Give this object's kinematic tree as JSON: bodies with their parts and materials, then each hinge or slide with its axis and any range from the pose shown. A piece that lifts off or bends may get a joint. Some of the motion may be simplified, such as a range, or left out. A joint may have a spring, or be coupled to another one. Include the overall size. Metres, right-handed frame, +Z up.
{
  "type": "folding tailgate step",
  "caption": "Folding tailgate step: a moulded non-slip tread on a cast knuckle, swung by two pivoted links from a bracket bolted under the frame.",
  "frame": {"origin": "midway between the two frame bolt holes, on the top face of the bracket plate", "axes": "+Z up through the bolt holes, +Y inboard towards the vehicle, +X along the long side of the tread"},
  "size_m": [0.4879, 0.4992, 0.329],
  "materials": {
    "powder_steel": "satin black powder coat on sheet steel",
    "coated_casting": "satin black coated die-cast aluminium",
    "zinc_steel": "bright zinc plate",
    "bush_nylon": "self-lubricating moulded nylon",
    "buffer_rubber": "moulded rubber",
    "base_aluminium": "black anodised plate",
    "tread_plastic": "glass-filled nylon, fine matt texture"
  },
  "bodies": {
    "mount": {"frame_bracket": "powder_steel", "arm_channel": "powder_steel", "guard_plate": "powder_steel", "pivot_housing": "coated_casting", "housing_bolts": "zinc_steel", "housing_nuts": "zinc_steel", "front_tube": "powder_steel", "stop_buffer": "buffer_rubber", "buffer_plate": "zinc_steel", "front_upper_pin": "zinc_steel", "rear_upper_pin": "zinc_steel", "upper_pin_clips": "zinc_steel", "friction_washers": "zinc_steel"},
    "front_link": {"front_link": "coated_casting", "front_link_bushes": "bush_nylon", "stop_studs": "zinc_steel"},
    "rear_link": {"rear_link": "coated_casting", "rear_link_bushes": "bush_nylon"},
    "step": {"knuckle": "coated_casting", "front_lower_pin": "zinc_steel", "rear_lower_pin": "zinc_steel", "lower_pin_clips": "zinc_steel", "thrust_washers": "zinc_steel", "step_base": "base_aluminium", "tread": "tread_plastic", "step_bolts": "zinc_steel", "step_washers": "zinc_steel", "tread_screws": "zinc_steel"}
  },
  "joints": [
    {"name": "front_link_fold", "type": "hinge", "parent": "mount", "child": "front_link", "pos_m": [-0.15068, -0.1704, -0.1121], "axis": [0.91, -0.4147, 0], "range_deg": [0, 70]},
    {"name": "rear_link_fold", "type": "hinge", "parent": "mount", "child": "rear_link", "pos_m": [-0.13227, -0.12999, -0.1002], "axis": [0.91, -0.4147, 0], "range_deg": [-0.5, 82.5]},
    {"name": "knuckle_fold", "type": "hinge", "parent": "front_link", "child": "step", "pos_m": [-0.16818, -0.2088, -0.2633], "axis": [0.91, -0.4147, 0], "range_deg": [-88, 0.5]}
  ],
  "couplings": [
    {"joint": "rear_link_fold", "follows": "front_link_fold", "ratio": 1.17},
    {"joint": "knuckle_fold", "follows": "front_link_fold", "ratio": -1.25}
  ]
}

◆ **OBJECTIVE**: Extract all of the data above without altering anything.

◆ **ANSWER TO THE TASK**:
Give this object's kinematic tree as JSON: bodies with their parts and materials, then each hinge or slide with its axis and any range from the pose shown. A piece that lifts off or bends may get a joint. Some of the motion may be simplified, such as a range, or left out. A joint may have a spring, or be coupled to another one. Include the overall size. Metres, right-handed frame, +Z up.
{
  "type": "folding tailgate step",
  "caption": "Folding tailgate step: a moulded non-slip tread on a cast knuckle, swung by two pivoted links from a bracket bolted under the frame.",
  "frame": {"origin": "midway between the two frame bolt holes, on the top face of the bracket plate", "axes": "+Z up through the bolt holes, +Y inboard towards the vehicle, +X along the long side of the tread"},
  "size_m": [0.4879, 0.4992, 0.329],
  "materials": {
    "powder_steel": "satin black powder coat on sheet steel",
    "coated_casting": "satin black coated die-cast aluminium",
    "zinc_steel": "bright zinc plate",
    "bush_nylon": "self-lubricating moulded nylon",
    "buffer_rubber": "moulded rubber",
    "base_aluminium": "black anodised plate",
    "tread_plastic": "glass-filled nylon, fine matt texture"
  },
  "bodies": {
    "mount": {"frame_bracket": "powder_steel", "arm_channel": "powder_steel", "guard_plate": "powder_steel", "pivot_housing": "coated_casting", "housing_bolts": "zinc_steel", "housing_nuts": "zinc_steel", "front_tube": "powder_steel", "stop_buffer": "buffer_rubber", "buffer_plate": "zinc_steel", "front_upper_pin": "zinc_steel", "rear_upper_pin": "zinc_steel", "upper_pin_clips": "zinc_steel", "friction_washers": "zinc_steel"},
    "front_link": {"front_link": "coated_casting", "front_link_bushes": "bush_nylon", "stop_studs": "zinc_steel"},
    "rear_link": {"rear_link": "coated_casting", "rear_link_bushes": "bush_nylon"},
    "step": {"knuckle": "coated_casting", "front_lower_pin": "zinc_steel", "rear_lower_pin": "zinc_steel", "lower_pin_clips": "zinc_steel", "thrust_washers": "zinc_steel", "step_base": "base_aluminium", "tread": "tread_plastic", "step_bolts": "zinc_steel", "step_washers": "zinc_steel", "tread_screws": "zinc_steel"}
  },
  "joints": [
    {"name": "front_link_fold", "type": "hinge", "parent": "mount", "child": "front_link", "pos_m": [-0.15068, -0.1704, -0.1121], "axis": [0.91, -0.4147, 0], "range_deg": [0, 70]},
    {"name": "rear_link_fold", "type": "hinge", "parent": "mount", "child": "rear_link", "pos_m": [-0.13227, -0.12999, -0.1002], "axis": [0.91, -0.4147, 0], "range_deg": [-0.5, 82.5]},
    {"name": "knuckle_fold", "type": "hinge", "parent": "front_link", "child": "step", "pos_m": [-0.16818, -0.2088, -0.2633], "axis": [0.91, -0.4147, 0], "range_deg": [-88, 0.5]}
  ],
  "couplings": [
    {"joint": "rear_link_fold", "follows": "front_link_fold", "ratio": 1.17},
    {"joint": "knuckle_fold", "follows": "front_link_fold", "ratio": -1.25}
  ]
}